KOREA: Careful Response to an Accident
It was exactly the kind of incident that could have triggered military alertsor worseon the volatile frontier between the two Koreas. With a burst of gunfire, North Korean forces downed a U.S. helicopter that had strayed across the demarcation line; within minutes three of the American crewmen lay dead and the one survivor of the flight was taken prisoner. To ward off yet another Korean crisis, the White House moved quickly to defuse the situation created by the accidental incursion and North Korea's brutal response.

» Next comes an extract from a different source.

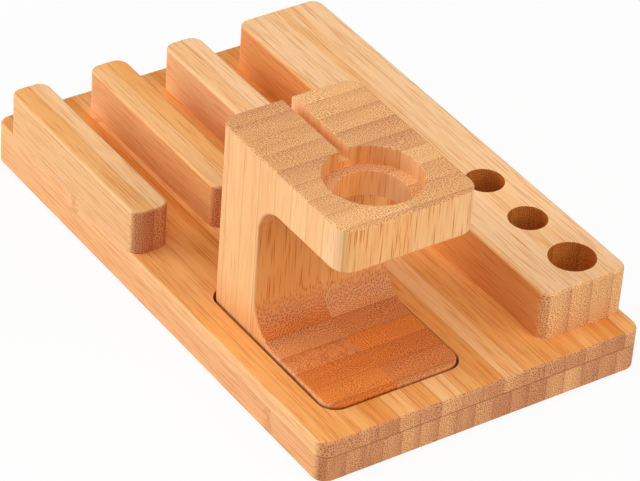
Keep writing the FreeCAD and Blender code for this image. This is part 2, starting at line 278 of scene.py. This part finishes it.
class Grain:
    """How one piece's strips and fibres lie: the sockets that its patterns share."""

    def __init__(self, tree, axes, strip, joint, board, board_joint, outer_side, walls, seed):
        place = add(tree, "TexCoord")
        in_mm = add(tree, "VectorMath", {0: place.outputs["Object"], "Scale": 1 / MM},
                    operation="SCALE")
        xyz = add(tree, "SeparateXYZ", {0: in_mm.outputs[0]})
        across, broad, along = (xyz.outputs["XYZ".index(axis)] for axis in axes)
        cut = add(tree, "CombineXYZ", {0: across, 1: broad, 2: along})
        facing = add(tree, "SeparateXYZ", {0: place.outputs["Normal"]})

        # Which strip and board a point is in, how far across the strip, and its own luck.
        strips = add(tree, "Math", {0: across, 1: 1 / strip, 2: -joint / strip},
                     operation="MULTIPLY_ADD")
        strip_number = add(tree, "Math", {0: strips.outputs[0]}, operation="FLOOR")
        strip_part = add(tree, "Math", {0: strips.outputs[0]}, operation="FRACT")
        boards = add(tree, "Math", {0: broad, 1: 1 / board, 2: -board_joint / board},
                     operation="MULTIPLY_ADD")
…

Two and a half days later, the incident had been resolved. After an intense, nine-hour negotiating session with American officials at Panmunjom, North Korea agreed to release Chief Warrant Officer Glenn Schwanke, 28, the sole survivor of the crash, and return the bodies of the three crewmen. Though the incident was caused by the "misconduct of your side," North Korea's Major General Han Chu-Kyong told U.S. Rear Admiral Warren C. Hamm Jr., "we are going to settle leniently."
Then, before a gathering of North Korean and American military officers, neutral observers and reporters, three white pine coffins were delivered to U.S. officials, who identified the bodies, resealed the coffins and carried them to the military demarcation line, where U.S. troops draped the American flag over each and bore it away. While the receipts were being signed, a Russian-made sedan drew up and Schwanke, looking pale and worn but otherwise in good shape, stepped out. Later the official North Korean news agency, monitored in Tokyo, said Schwanke had made a public apology at the city of Kae-song, five miles north of Panmunjom, shortly before his release.
The incident began when the crew of the twin-engine CH-47 Chinook apparently lost its way on a routine flight from Camp Humphreys, 40 miles south of Seoul, to a supply depot near the Demilitarized Zone (DMZ). As Presidential Press Secretary Jody Powell later explained, the helicopter's crew seemed to have made "a navigational mistake [and] veered north at the eastern end of the DMZ."
As the helicopter buzzed over the DMZ, a unit of South Koreans, realizing it was off course, fired their rifles into the air to warn it. The shots may have confused or frightened the Chinook's pilot, Chief Warrant Officer Joseph Miles, 26, who continued to proceed across the well-marked 2.5-mile-wide DMZ into North Korea. There he landed and inspected the aircraft for damage. President Carter later related that Miles then "got back into the helicopter and took off. The North Koreans, who were approaching, apparently shot the helicopter down." Miles, Sergeant Robert Haynes, 29, and Sergeant Ronald Wells, 22, were killed either in the crash or by North Korean gunfire after the chopper hit the ground. Schwanke survived and was taken into custody.
The Chinook was the sixth U.S. airship downed by the North since the Korean War's uneasy truce was signed 24 years ago. In that time, 54 Americans have been killed in a variety of clashes with the North Koreans; last year, Captain Arthur G. Bonifas and Lieut. Mark T. Barrett were bludgeoned to death with pikes and axes when they began pruning a tree in the DMZ. North and South Koreans killed in similar incidents number more than 1,000.